The apex court was hearing the appeal filed by Setalvad and her NGO, Citizen for Justice and Peace (CJP), against a decision of the Gujarat High Court upholding a magisterial court order for a probe against Pathan. "It is a serious offence whosoever has done it. Either they (Setalvad and her NGO, Citizen for Justice and Peace) are wrong or Pathan is wrong. We will look into it," a bench of justices Arun Mishra and Amitava Roy said. Senior advocate Kapil Sibal, appearing for Setalvad, questioned the procedure adopted for continuing with the probe against Pathan when his petition to become a court witness was dismissed.
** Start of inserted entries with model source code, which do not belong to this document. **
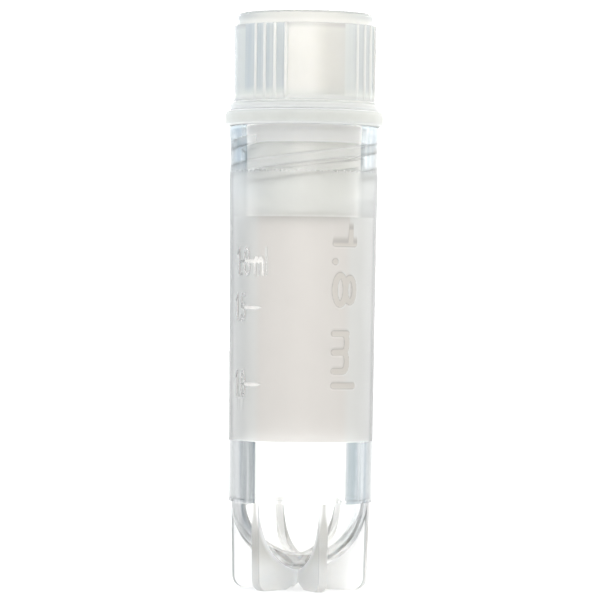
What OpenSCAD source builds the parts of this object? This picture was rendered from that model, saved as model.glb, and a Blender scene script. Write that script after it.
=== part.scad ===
// Cryogenic storage tube for about 1.8 ml: a round-bottomed tube on a star foot, a screw cap
// with a threaded plug, and a soft sealing ring between the two.
// Millimetres. The origin is at the middle of the foot's underside, +Z is up and -Y is the front.
// Turns round the axis are in degrees from the front, positive towards +X.

/* [Tube] */
// Height of the rim above the foot's underside
rim_height = 38.6; // [37:0.1:42]
// Height at which the tapered body ends and the neck begins
body_height = 31.0; // [30:0.1:32]
// Outside diameter of the body at its lower end
body_base_d = 11.94; // [11.7:0.02:12.1]
// Outside diameter of the body at its upper end
body_top_d = 12.32; // [12.2:0.02:12.4]
// Wall of the tapered body
body_wall = 1.02; // [0.9:0.02:1.2]
// Outside diameter of the neck's parallel stretch
neck_d = 12.43; // [12.42:0.01:12.6]
// Wall of the neck
neck_wall = 0.9; // [0.75:0.05:1.0]
// Outside diameter of the rim
rim_d = 12.62; // [12.6:0.02:12.9]
// Height of the parallel band at the rim
rim_band = 0.6; // [0.4:0.1:1]
// Height over which the neck widens to the rim
rim_flare = 0.9; // [0.5:0.1:1.5]
// Rounding of the rim's outer edge
rim_edge_r = 0.25; // [0.1:0.05:0.35]
// Chamfer at the mouth
mouth_chamfer = 0.2; // [0.1:0.05:0.35]

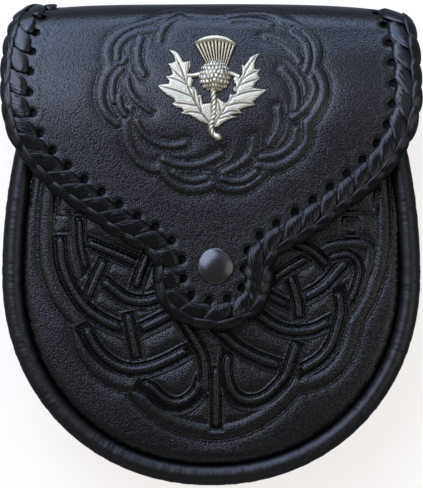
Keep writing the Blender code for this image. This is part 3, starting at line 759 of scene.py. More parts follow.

However, Additional Solicitor General Tushar Mehta and senior advocate Mahesh Jethmalani, appearing for the Gujarat government and Pathan respectively, said Setalvad and her NGO have no locus standi in the criminal case as they were not parties to the matter either in the high court or the trial court. After hearing the matter partly, the bench posted it for hearing to August 21, saying it would examine the matter on the question of law.
It refused to grant four weeks to Setalvad to keep ready the compilations, brief notes and synopsis of the matter.
When Sibal sought more time, the bench said it will "vacate the stay on the high court order and allow the investigation to continue and list the matter after six months".
At the outset, the bench wanted to know from Sibal about Pathan who had fallen out of favour with Setalvad. She had fired him from her NGO where he had worked for six years from 2002.
The senior advocate, who replied to a volley of questions from the bench, said he was a field worker in the NGO, but after his ouster he has been filing applications in various riots cases with a political motive in mind. The apex court had on September 2, 2011 stayed the high court's order giving a green signal for an investigation against Pathan for allegedly fabricating evidence in the Naroda Gam riots case.
During the trial in the case, the additional sessions judge had on December 3, 2010 rejected the application of Pathan seeking to be examined as a court or prosecution witness to "prove that some of the witnesses and victims had falsely implicated him in fabricating the evidence".
He had said he would be an important link to throw light on how the victims and witnesses were tutored, cheated and made to sign false affidavits by Setalvad in the name of "interest of community".
However, the sessions court had directed and authorised the registrar, City Civil and Sessions Court, Ahmedabad to make a complaint in writing for the offences under the Indian Penal Code (IPC) against Pathan and others.
These relate to false evidence, giving or fabricating false evidence with the intent to procure conviction of capital offence or imprisonment for life or imprisonment for seven years or upwards and using as true such declaration knowing it to be false among others.